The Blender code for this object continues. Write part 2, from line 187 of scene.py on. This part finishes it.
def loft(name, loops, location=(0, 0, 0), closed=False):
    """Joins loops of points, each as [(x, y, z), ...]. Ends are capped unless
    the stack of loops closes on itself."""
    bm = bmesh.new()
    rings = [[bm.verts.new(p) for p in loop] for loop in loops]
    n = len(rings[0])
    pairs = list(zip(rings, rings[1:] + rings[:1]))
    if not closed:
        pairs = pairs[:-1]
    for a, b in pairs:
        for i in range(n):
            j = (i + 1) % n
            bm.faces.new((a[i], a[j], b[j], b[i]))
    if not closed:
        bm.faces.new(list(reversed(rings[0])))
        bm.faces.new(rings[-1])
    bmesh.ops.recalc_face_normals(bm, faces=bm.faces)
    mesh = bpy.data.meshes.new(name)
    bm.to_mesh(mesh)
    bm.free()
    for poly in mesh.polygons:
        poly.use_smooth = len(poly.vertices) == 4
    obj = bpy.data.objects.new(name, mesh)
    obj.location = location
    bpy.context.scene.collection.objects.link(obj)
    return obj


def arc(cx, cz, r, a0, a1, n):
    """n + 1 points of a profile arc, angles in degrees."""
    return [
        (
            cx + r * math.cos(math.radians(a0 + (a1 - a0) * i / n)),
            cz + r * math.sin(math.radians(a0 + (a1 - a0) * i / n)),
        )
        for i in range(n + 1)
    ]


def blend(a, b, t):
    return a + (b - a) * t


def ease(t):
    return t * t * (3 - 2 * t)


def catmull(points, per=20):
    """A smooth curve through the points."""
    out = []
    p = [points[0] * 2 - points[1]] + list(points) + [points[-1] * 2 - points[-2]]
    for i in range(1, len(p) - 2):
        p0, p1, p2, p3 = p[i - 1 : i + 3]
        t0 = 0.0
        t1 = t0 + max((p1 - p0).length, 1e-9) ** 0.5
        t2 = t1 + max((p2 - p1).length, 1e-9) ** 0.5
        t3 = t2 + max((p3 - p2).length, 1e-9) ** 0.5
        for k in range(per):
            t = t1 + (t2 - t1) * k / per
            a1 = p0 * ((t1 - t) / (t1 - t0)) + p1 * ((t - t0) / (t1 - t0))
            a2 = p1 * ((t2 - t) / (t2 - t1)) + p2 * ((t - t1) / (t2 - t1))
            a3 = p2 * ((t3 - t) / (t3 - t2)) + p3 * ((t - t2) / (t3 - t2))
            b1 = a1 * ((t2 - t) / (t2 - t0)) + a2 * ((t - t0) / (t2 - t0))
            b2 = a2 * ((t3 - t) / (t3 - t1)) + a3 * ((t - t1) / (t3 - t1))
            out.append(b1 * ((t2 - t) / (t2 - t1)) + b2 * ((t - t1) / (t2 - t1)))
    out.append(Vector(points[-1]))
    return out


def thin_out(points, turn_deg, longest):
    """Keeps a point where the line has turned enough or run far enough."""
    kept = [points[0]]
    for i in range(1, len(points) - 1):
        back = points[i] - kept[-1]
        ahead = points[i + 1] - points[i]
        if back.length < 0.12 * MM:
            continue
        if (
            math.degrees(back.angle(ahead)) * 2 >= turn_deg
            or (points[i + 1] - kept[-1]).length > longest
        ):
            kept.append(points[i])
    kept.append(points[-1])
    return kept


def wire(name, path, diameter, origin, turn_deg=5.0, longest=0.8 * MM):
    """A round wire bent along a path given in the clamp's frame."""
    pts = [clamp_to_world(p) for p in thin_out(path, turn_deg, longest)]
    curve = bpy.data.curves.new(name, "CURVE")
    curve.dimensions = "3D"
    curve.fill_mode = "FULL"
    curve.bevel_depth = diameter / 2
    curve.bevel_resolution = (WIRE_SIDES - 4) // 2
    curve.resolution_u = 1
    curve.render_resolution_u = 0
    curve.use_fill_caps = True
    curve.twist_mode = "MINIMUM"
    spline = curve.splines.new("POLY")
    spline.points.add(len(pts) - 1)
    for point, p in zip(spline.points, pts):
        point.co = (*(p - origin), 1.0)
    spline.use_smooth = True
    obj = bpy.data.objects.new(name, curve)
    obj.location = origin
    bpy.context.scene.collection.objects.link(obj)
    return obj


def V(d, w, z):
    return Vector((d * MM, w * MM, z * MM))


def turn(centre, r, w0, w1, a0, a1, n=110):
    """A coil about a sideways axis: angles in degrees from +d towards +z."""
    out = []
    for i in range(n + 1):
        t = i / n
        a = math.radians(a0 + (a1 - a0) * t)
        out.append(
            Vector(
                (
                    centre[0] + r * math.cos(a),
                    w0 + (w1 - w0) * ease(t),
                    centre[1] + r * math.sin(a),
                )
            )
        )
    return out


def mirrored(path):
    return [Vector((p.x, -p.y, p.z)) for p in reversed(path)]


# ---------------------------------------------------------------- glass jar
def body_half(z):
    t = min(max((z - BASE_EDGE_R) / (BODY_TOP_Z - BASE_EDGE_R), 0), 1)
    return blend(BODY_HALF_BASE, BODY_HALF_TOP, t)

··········

- YOUR INSTRUCTIONS -
Copy out every line of the listing that includes the string "from".

- THE REPLY -
The Blender code for this object continues. Write part 2, from line 187 of scene.py on. This part finishes it.
    """A coil about a sideways axis: angles in degrees from +d towards +z."""